To calculate the pH where precipitation occurs, you must first determine the concentration of \(OH^-\) ions that result in saturation via the \(K_{sp}\) expression. By finding \( [OH^-] \), you can subsequently find \(pOH\), and hence, the \(pH\) of the solution by subtracting \(pOH\) from 14. Understanding this interplay allows you to calculate how much of an acid or base must be added to achieve a specific pH level, which is crucial in controlling chemical reactions and processes.

Water Purification Methods

Water purification often involves the removal of impurities via chemical reactions, such as the precipitation of insoluble compounds. Using compounds like \(Al(OH)_3\) for water purification is effective because it forms a solid precipitate that can be easily removed. The addition of \(Al_2(SO_4)_3\) to water increases \(Al^{3+}\) ion concentration, triggering the precipitation of \(Al(OH)_3\) and subsequent removal of contaminants.

Additionally, controlling the pH is vital in these purification methods.
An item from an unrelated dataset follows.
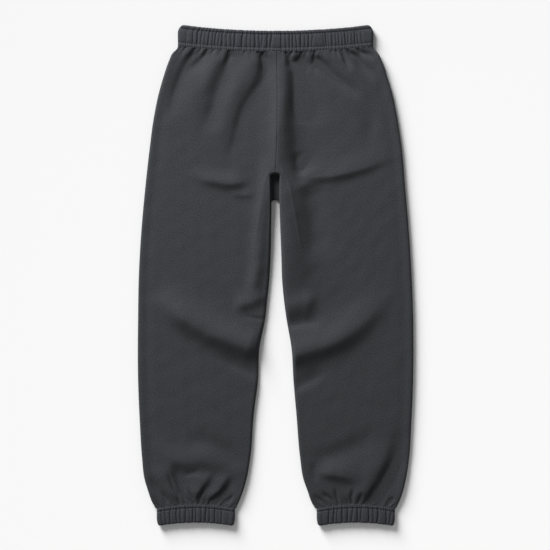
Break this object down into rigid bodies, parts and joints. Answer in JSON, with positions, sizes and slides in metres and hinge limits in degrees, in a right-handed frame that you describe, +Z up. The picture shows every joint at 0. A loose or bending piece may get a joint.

By adjusting the pH, often achieved by adding substances like \(CaO\), you can influence the precipitation threshold and optimize the removal process. Understanding the chemistry behind pH adjustments and precipitation helps in designing efficient methods for treating water and ensuring it meets quality standards before consumption or use.